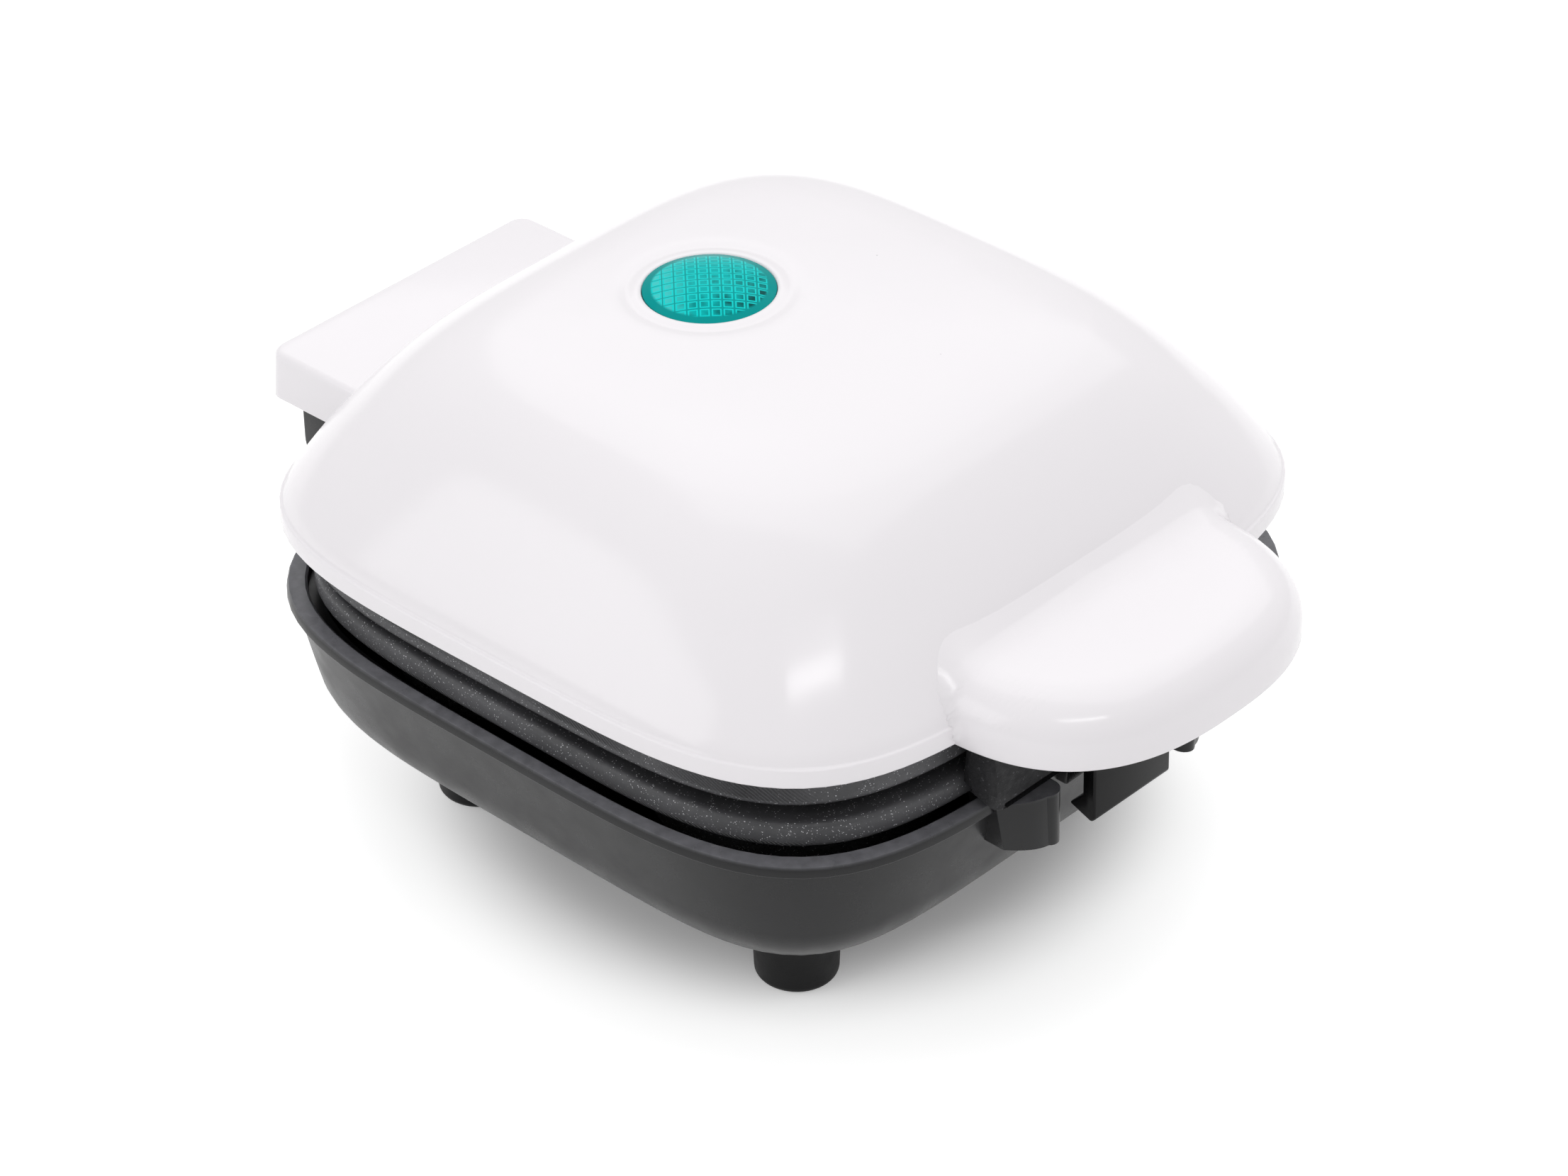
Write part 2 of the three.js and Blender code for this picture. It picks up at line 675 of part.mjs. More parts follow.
// Black cover under the handle: a plate, the deep wall in front of the plates and the latch ears
function makeInsert() {
  const wallFront = -caseHalf - insertDepth;
  const wallBack = -caseHalf + insertBack;
  const tongue = plan(handleOutline(handleWall + fit, 0), insertBottom, insertTop);
  const behind = block(-caseHalf, caseHalf, -caseHalf - fit, caseHalf, -overrun, insertTop + overrun);
  const plate = cut(tongue, behind);
  const outline = (back) => [
    [-insertHalf, back],
    [-insertHalf, wallFront + insertCorner / 2],
    [-insertHalf + insertCorner / 2, wallFront],
    [insertHalf - insertCorner / 2, wallFront],
    [insertHalf, wallFront + insertCorner / 2],
    [insertHalf, back],
  ];
  const wall = plan(outline(wallBack), -insertDrop, -fit);
  const rise = plan(outline(-caseHalf - fit), -insertDrop, insertTop);
  const earInner = clipHalf + earClearance;
  const ears = [-1, 1].map((sign) => {
    const inner = sign * earInner;
    const outer = sign * (earInner + earThickness);
    const [left, right] = [Math.min(inner, outer), Math.max(inner, outer)];
    const earFront = clipPivotY - clipHub;
    const hang = block(left, right, earFront, clipPivotY + clipHub, -clipPivotDrop, insertTop);
    return hang.add(barX(clipHub, left, right, clipPivotY, -clipPivotDrop));
  });
  const pinHole = barX(clipPinRadius + fit, -caseHalf, caseHalf, clipPivotY, -clipPivotDrop);
  const bore = screwRadius + boreClearance;
  const screwHoles = [-1, 1].map((sign) => (
    cylinder(bore, -overrun, insertTop + overrun, sign * insertScrewReach, insertScrewY)
  ));
  return cut(joined(plate, wall, rise, ...ears), pinHole, ...screwHoles);
}

// Latch clip: hub, arm and a barb that points back under the rim
function makeClip() {
  const front = clipPivotY;
  const back = clipPivotY + clipThickness;
  const low = -clipPivotDrop - clipLength;
  const outline = [
    [front, -clipPivotDrop],
    [front, low + clipThickness * clipTipShares.front],
    [front + clipThickness * clipTipShares.front, low],
    [back + clipBarb, low + clipThickness * clipTipShares.barb],
    [back, low + clipBarbRise],
    [back, -clipPivotDrop],
  ];
  const arm = side(outline, -clipHalf, clipHalf);
  const hub = barX(clipHub, -clipHalf, clipHalf, clipPivotY, -clipPivotDrop);
  const hole = barX(clipPinRadius + fit, -caseHalf, caseHalf, clipPivotY, -clipPivotDrop);
  return cut(joined(arm, hub), hole);
}

// Hinge bracket: a plate under the hinge cover with a knuckle at each end
function makeBracket() {
  const plateBottom = bracketTop - bracketPlate;
  const front = hingeY - knuckleRadius - fit;
  const back = coverBack - caseWall - fit;
  const plate = block(-lidKnuckleOuter, lidKnuckleOuter, front, back, plateBottom, bracketTop);
  const inner = baseKnuckleHalf + fit;
  const knuckles = [[-lidKnuckleOuter, -inner], [inner, lidKnuckleOuter]].map(([left, right]) => {
    const drum = barX(knuckleRadius, left, right, hingeY, axisZ, halfRingSides);
    const arm = block(left, right, hingeY - knuckleRadius, hingeY + knuckleRadius, axisZ, bracketTop);
    return drum.add(arm);
  });
  const pinHole = barX(hingePinRadius + boreClearance, -caseHalf, caseHalf, hingeY, axisZ);
  const bore = screwRadius + boreClearance;
  const screwHoles = [-1, 1].map((sign) => (
    cylinder(bore, plateBottom - overrun, bracketTop + overrun, sign * bracketScrewReach, hingeY)
  ));
  return cut(joined(plate, ...knuckles), pinHole, ...screwHoles);
}

// Tubular heating element: one loop under the cups with both ends led out to the rear
function makeHeater(z) {
  const points = [];
  const turns = 20;
  const opening = Math.atan2(heaterGapHalf * 2, cupCentre);
  const leadY = terminalSetback - leadClearance;
  points.push(new THREE.Vector3(-heaterGapHalf, leadY, z));
  points.push(new THREE.Vector3(-heaterGapHalf, (leadY + cupCentre) / 2, z));
  for (let i = 0; i <= turns; i += 1) {
    const angle = Math.PI / 2 + opening + (2 * Math.PI - 2 * opening) * i / turns;
    const reach = cupCentre * squircle(angle, squareness);
    points.push(new THREE.Vector3(reach * Math.cos(angle), reach * Math.sin(angle), z));
  }
  points.push(new THREE.Vector3(heaterGapHalf, (leadY + cupCentre) / 2, z));
  points.push(new THREE.Vector3(heaterGapHalf, leadY, z));
  const section = new THREE.Shape();
  section.absarc(0, 0, tubeRadius, 0, 2 * Math.PI, false);
  return solidOf(new THREE.ExtrudeGeometry(section, {
    extrudePath: new THREE.CatmullRomCurve3(points),
    steps: turns * 2,
    curveSegments: 3,
  }));
}

function makeLowerReflector() {
  const z = lowerReflectorZ;
  const half = lowerReflectorHalf;
  return squared([
    [0, z],
    [half - lowerReflectorLip, z],
    [half, z + lowerReflectorLip - reflectorSheet],
    [half, z + lowerReflectorLip],
    [half - reflectorSheet, z + lowerReflectorLip],
    [half - lowerReflectorLip - reflectorSheet, z + reflectorSheet],
    [0, z + reflectorSheet],
  ]);
}

function makeUpperReflector() {
  const z = upperReflectorZ;
  const flangeZ = upperSkirtTop + fit;
  const flangeOuter = plateHalf - fit;
  const flangeInner = flangeOuter - reflectorFlange;
  const tray = squared([
    [0, z],
    [upperReflectorHalf, z],
    [flangeInner, flangeZ],
    [flangeOuter, flangeZ],
    [flangeOuter, flangeZ + reflectorSheet],
    [flangeInner + reflectorSheet / 2, flangeZ + reflectorSheet],
    [upperReflectorHalf + reflectorSheet / 2, z + reflectorSheet],
    [0, z + reflectorSheet],
  ]);
  const bore = screwRadius + boreClearance;
  const holes = screwPlaces.map(([x, y]) => cylinder(bore, 0, z + reflectorSheet + overrun, x, y));
  return cut(tray, ...holes);
}

// Thermostat can with two terminal tabs, clear of the plate by the seat gap
function makeThermostat(seat, direction) {
  const far = seat + direction * thermostatHeight;
  const tabEnd = far + direction * thermostatTab;
  const can = cylinder(thermostatRadius, Math.min(seat, far), Math.max(seat, far), 0, 0, cupSides);
  const tabStart = far - direction * fit;
  const [low, high] = [Math.min(tabStart, tabEnd), Math.max(tabStart, tabEnd)];
  const tabs = [-1, 1].map((sign) => {
    const x = sign * thermostatRadius / 2;
    const [left, right] = [x - tabThickness / 2, x + tabThickness / 2];
    return block(left, right, -thermostatTab / 2, thermostatTab / 2, low, high);
  });
  return joined(can, ...tabs);
}

function placedTurned(points, x, y, sides = halfRingSides) {
  const geometry = turned(points, sides);
  geometry.translate(x, y, 0);
  return solidOf(geometry);
}

const lensSkin = domeHeightAt(lensSetback);
const lensSeatZ = lensSkin - lensBossHeight - fit;
const lensFootZ = lensSeatZ - lensFlangeThickness;
const lensRimZ = lensSkin - lensSink;

function makeLens() {
  const crown = [0, 1, 2].map((step) => {
    const angle = (Math.PI / 2) * step / 3;
    return [lensRadius * Math.cos(angle), lensRimZ + lensCrown * Math.sin(angle)];
  });
  const inside = lensRadius - lensWall;
  return placedTurned([
    [inside, lensRimZ - lensWall],
    [inside, lensFootZ],
    [lensFlange, lensFootZ],
    [lensFlange, lensSeatZ],
    [lensRadius, lensSeatZ],
    ...crown,
    [0, lensRimZ + lensCrown],
    [0, lensRimZ + lensCrown - lensWall],
    [inside, lensRimZ - lensWall],
  ], 0, lensSetback);
}

function makeRetainer() {
  const top = lensFootZ - fit;
  const collar = lensFlange + fit;
  return placedTurned([
    [retainerBore, top],
    [retainerBore, top - retainerThickness],
    [retainerRadius, top - retainerThickness],
    [retainerRadius, lensSeatZ],
    [collar, lensSeatZ],
    [collar, top],
    [retainerBore, top],
  ], 0, lensSetback);
}

const holderTop = lensFootZ - 2 * fit - retainerThickness;

function makeLampHolder() {
  const bore = lampRadius + fit;
  return placedTurned([
    [bore, holderTop],
    [bore, holderTop - lampTubeLength],
    [lampTube, holderTop - lampTubeLength],
    [lampTube, holderTop - retainerThickness],
    [retainerBore + retainerThickness, holderTop - retainerThickness],
    [retainerBore + retainerThickness, holderTop],
    [bore, holderTop],
  ], 0, lensSetback);
}

function makeLamp() {
  const bottom = holderTop - lampTubeLength;
  const shoulder = bottom + lampLength - lampRadius;
  return placedTurned([
    [0, bottom],
    [lampRadius, bottom],
    [lampRadius, shoulder],
    [lampRadius / 2, shoulder + lampRadius * lampTipShare],
    [0, shoulder + lampRadius],
  ], 0, lensSetback, roundSides);
}

function makeFoot(x, y) {
  return placedTurned([
    [0, 0],
    [footRadius - footTaper - footEdge, 0],
    [footRadius - footTaper, footEdge],
    [footRadius, footHeight],
    [footNeck, footHeight],
    [footNeck, floorZ + fit],
    [footHead, floorZ + fit],
    [footNeck, lowerReflectorZ - fit],
    [0, lowerReflectorZ - fit],
  ], x, y, footSides);
}

function makeGland() {
  const inner = hingeY - glandDepth;
  const flange = barY(glandFlange, hingeY + fit, hingeY + fit + glandFlangeThickness, 0, glandZ);
  const neck = barY(glandRadius, inner, hingeY + glandFlangeThickness, 0, glandZ);
  return cut(joined(neck, flange), barY(glandBore, inner - overrun, coverBack, 0, glandZ));
}

function makeTerminal() {
  const left = terminalOffset;
  const right = left + terminalLength;
  const body = block(
    left, right, terminalSetback, terminalSetback + terminalDepth, floorZ, floorZ + terminalHeight,
  );
  const pitch = terminalLength / 3;
  const wells = [0, 1, 2].map((i) => (
    cylinder(
      screwHeadRadius / 2, floorZ + terminalHeight / 2, floorZ + terminalHeight + overrun,
      left + pitch * (i + 1 / 2), terminalSetback + terminalDepth / 2, roundSides / 2,
    )
  ));
  return cut(body, ...wells);
}

piece('base_shell', makeBase(), finishes.satin);
piece('lower_plate', makeLowerPlate(), finishes.nonstick);
piece('lower_heater', makeHeater(lowerHeaterZ), finishes.steel);
piece('lower_reflector', makeLowerReflector(), finishes.aluminium);
piece('lower_thermostat', makeThermostat(lowerUnderZ - fit, -1), finishes.ceramic);
piece('terminal_block', makeTerminal(), finishes.ceramic);
piece('cord_gland', makeGland(), finishes.rubber);
piece('hinge_pin', barX(hingePinRadius, -lidKnuckleOuter, lidKnuckleOuter, hingeY, hingeZ), finishes.steel);
cornerSigns.forEach(([sx, sy], i) => {
  piece(`foot_${cornerNames[i]}`, makeFoot(sx * footReach, sy * footReach), finishes.rubber);
});
screwPlaces.forEach(([x, y], i) => {
  const screw = screwWithHead(x, y, lowerScrewZ - fit, -1, lowerUnderZ - overrun);
  piece(`lower_plate_screw_${sideNames[i]}`, screw, finishes.steel);
});

piece('lid_shell', makeLid(), finishes.white, lid);
piece('handle_insert', makeInsert(), finishes.rough, lid);
piece('hinge_bracket', makeBracket(), finishes.satin, lid);
piece('upper_plate', makeUpperPlate(), finishes.nonstick, lid);
piece('upper_heater', makeHeater(upperHeaterZ), finishes.steel, lid);
piece('upper_reflector', makeUpperReflector(), finishes.aluminium, lid);
piece('upper_thermostat', makeThermostat(upperOver + fit, 1), finishes.ceramic, lid);
const fuse = barX(fuseRadius, -fuseLength / 2, fuseLength / 2, fuseSetback, upperOver + fit + fuseRadius);
piece('thermal_fuse', fuse, finishes.ceramic, lid);
piece('indicator_lens', makeLens(), finishes.teal, lid);
piece('lens_retainer', makeRetainer(), finishes.satin, lid);
piece('lamp_holder', makeLampHolder(), finishes.ceramic, lid);
piece('indicator_lamp', makeLamp(), finishes.glass, lid);
piece('latch_clip', makeClip(), finishes.satin, lid);
const earOuter = clipHalf + earClearance + earThickness;
const latchPin = barX(clipPinRadius, -earOuter, earOuter, clipPivotY, -clipPivotDrop);
piece('latch_pin', latchPin, finishes.steel, lid);
screwPlaces.forEach(([x, y], i) => {
  const screw = screwWithHead(x, y, upperPlateFace + screwHeadHeight, -1, upperScrewTip);
  piece(`upper_plate_screw_${sideNames[i]}`, screw, finishes.steel, lid);
});
[['left', -1], ['right', 1]].forEach(([name, sign]) => {
  const insertX = sign * insertScrewReach;
  const insertScrew = screwWithHead(insertX, insertScrewY, insertBottom - fit, -1, insertScrewTip);
  piece(`handle_screw_${name}`, insertScrew, finishes.steel, lid);
  const bracketX = sign * bracketScrewReach;
  const bracketSeat = bracketTop - bracketPlate - fit;
  const bracketScrew = screwWithHead(bracketX, hingeY, bracketSeat, -1, bracketScrewTip);
  piece(`hinge_screw_${name}`, bracketScrew, finishes.steel, lid);
});

// The whole appliance is centred over the origin from front to back
const extent = new THREE.Box3().setFromObject(appliance, true);
appliance.position.y = -(extent.min.y + extent.max.y) / 2;

export default appliance;
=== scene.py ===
"""Egg bite maker: looks for the hinged lid, the cup plates, the base and the latch.

Sizes are in metres. The lid's pieces are modelled with their edge at height zero and are
then turned about the hinge to the slightly open rest.
"""

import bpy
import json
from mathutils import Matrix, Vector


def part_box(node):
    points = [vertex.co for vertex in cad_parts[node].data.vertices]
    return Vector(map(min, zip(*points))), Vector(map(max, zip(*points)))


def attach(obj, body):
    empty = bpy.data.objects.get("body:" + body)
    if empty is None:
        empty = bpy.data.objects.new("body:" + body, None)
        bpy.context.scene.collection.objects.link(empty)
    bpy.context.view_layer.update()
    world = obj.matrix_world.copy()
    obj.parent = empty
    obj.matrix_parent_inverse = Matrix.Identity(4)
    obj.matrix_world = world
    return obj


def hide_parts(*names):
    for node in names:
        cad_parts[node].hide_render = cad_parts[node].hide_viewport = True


bl_info = {
    "name": "Egg Bite Maker",
    "version": (1, 0, 0),
    "blender": (4, 5, 0),
    "location": "3D View > Sidebar > Cooker",
    "description": "Builds the visible pieces of an egg bite maker and its studio",
    "category": "Object",
}

import json
import math

import bmesh
import bpy
from mathutils import Matrix, Vector

MM = 0.001
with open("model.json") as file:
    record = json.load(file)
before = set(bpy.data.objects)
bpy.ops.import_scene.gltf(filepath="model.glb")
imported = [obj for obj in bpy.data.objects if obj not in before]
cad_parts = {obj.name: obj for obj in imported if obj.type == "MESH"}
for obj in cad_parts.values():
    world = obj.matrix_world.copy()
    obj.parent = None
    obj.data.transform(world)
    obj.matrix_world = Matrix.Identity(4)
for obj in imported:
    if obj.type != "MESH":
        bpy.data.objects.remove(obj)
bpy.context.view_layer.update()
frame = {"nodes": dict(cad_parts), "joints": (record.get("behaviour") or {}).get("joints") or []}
lid_joint = next(j for j in frame["joints"] if j["name"] == "lid_hinge")
hinge = Vector(lid_joint["pos_m"])

IMAGE_WIDTH = 2212
FOCAL_PIXELS = 8000


# Sizes and colours


def length(name, description, millimetres):
    return bpy.props.FloatProperty(
        name=name, description=description, default=millimetres * MM, unit="LENGTH"
    )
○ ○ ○
**TO DO**
Start with the line that holds "front to back" and finish with the line that holds "cad_parts[node].hide_render = cad_parts[node].hide_viewport". Transcribe each line in between exactly, and those two as well.

**RESULT FOR THIS TASK**
// The whole appliance is centred over the origin from front to back
const extent = new THREE.Box3().setFromObject(appliance, true);
appliance.position.y = -(extent.min.y + extent.max.y) / 2;

export default appliance;
=== scene.py ===
"""Egg bite maker: looks for the hinged lid, the cup plates, the base and the latch.

Sizes are in metres. The lid's pieces are modelled with their edge at height zero and are
then turned about the hinge to the slightly open rest.
"""

import bpy
import json
from mathutils import Matrix, Vector


def part_box(node):
    points = [vertex.co for vertex in cad_parts[node].data.vertices]
    return Vector(map(min, zip(*points))), Vector(map(max, zip(*points)))


def attach(obj, body):
    empty = bpy.data.objects.get("body:" + body)
    if empty is None:
        empty = bpy.data.objects.new("body:" + body, None)
        bpy.context.scene.collection.objects.link(empty)
    bpy.context.view_layer.update()
    world = obj.matrix_world.copy()
    obj.parent = empty
    obj.matrix_parent_inverse = Matrix.Identity(4)
    obj.matrix_world = world
    return obj


def hide_parts(*names):
    for node in names:
        cad_parts[node].hide_render = cad_parts[node].hide_viewport = True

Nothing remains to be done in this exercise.